The honour caps a magnificent year for the 28-year-old who not only took the 5000m title at the World Championships in Daegu but picked up silver in the 10,000m after a narrow defeat to Ethiopia’s Ibrahim Jeilan and retained his European Indoor 3000m crown in March. The US-based west Londoner also broke European records for 5000m indoors and 10,000m, improved the British 5000m record outdoors, and set a British Half Marathon record on his debut at the distance in New York.


“I’m delighted to win the BAWA Athlete of the Year Award,” said Farah from his American training base in Portland, Oregon. “I would like to thank all the writers who followed my journey, not only in 2011 but for the past 10 years."
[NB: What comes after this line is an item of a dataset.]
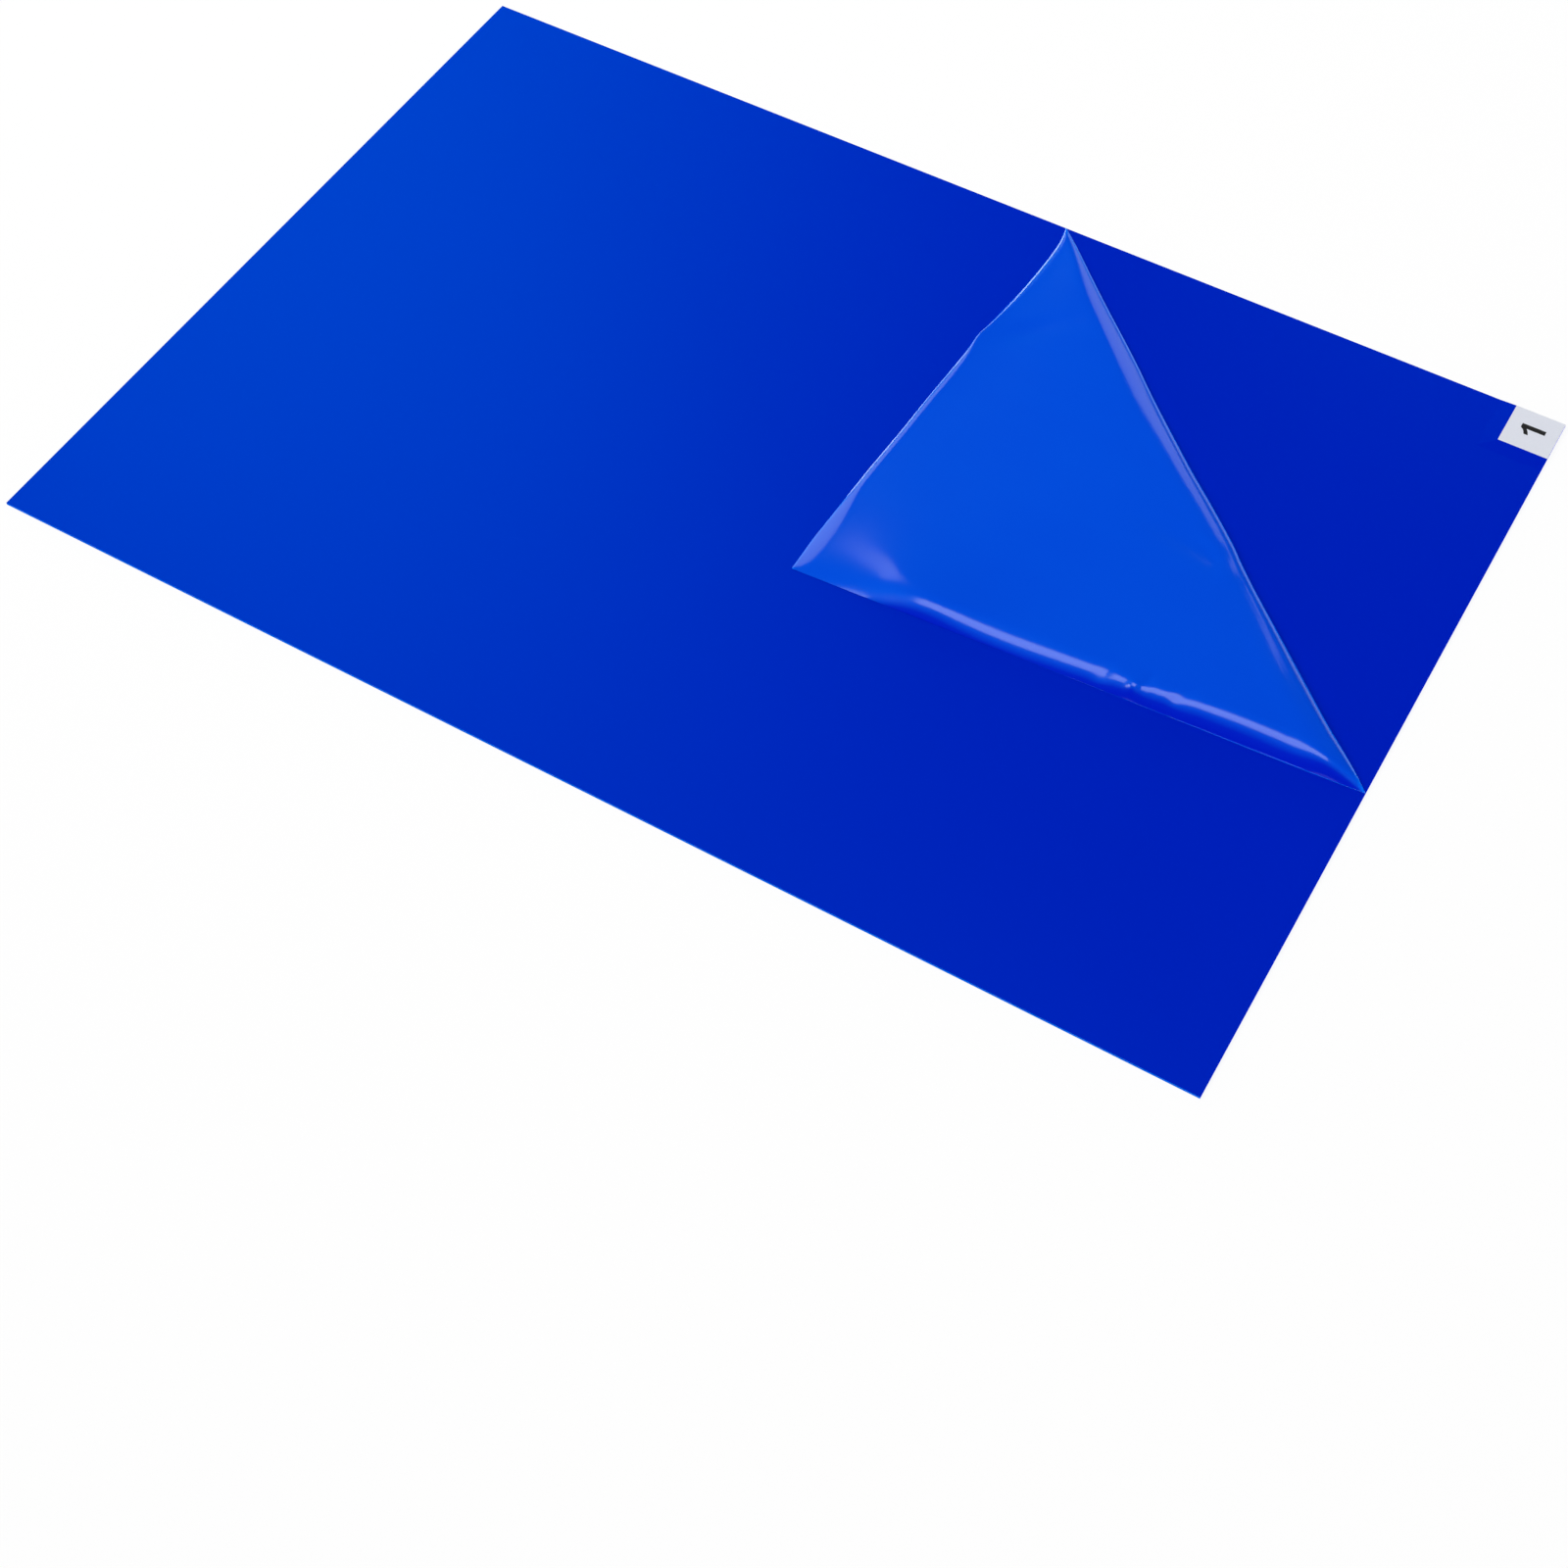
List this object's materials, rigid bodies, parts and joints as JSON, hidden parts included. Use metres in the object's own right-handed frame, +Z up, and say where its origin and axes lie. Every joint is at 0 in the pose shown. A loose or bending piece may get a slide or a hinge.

“Thank you to those who voted for me for and I’m happy to have given you some good stories to write this year. I am fortunate to have a great team behind me and I thank them for their help in getting me to this level.


“As we plan for 2012 I hope to continue running well in what promises to be a very exciting year for sport in the UK. I know my fellow athletes are also training extremely hard and I urge all the media to get behind us as we try our best to run, jump and throw well in London next summer.


“Athletics is one of the toughest sports in the Olympic programme where medals are difficult to achieve but I hope that support of the home crowd will inspire us to do our best."


World 400m Hurdles champion Dai Greene was runner-up in the male vote for the second year in a row, while Phillips Idowu, the World Triple Jump silver medallist, was third.


Ennis retained the women’s trophy by a narrow margin after taking silver in the Daegu Heptathlon behind Russia’s Tatyana Chernova. With three BAWA awards to her name, the 25-year-old from Sheffield is now only one behind another multi-eventer Denise Lewis, the 2000 Olympic Heptathlon champion.


Ennis said: “It is great to once again be recognised by BAWA as their female athlete of the year.


“The Heptathlon is not the easiest discipline to follow and the athletics writers really help the public follow my progress. I really appreciate the support they give me and look forward to seeing them all at my competitions in 2012.”


England finished second in the women’s vote after claiming a World silver medal with a dramatic finish in Daegu, while Helen Clitheroe was third following her heart-warming victory over 3000m at the European Indoor Championships.


Clitheroe’s Paris win also earned the 37-year-old from Preston a special honour as the first ever winner of the new BAWA Inspiration Award given in recognition of an athlete who made an outstanding performance in a single event, performed well against the odds, or is retiring after a long and distinguished career.


Jodie Williams won the Lilian Board Memorial Award for junior women for the third successive year. The sprinter from Herts Phoenix AC, who claimed the 100m and 200m double at the European Junior Championships in Tallinn, is the first athlete ever to win the junior award three times.


The Jim Coote Memorial Award for junior men went to Birchfield Harrier Adam Cotton who won the European junior 1500m title in July.


The Ron Pickering Memorial Award for Services to Athletics was presented to Dave Bedford, race director of the Virgin London Marathon. The former 10,000m world record holder will step down as race director, following next year’s event on Sunday 22 April, but will continue to work with the event.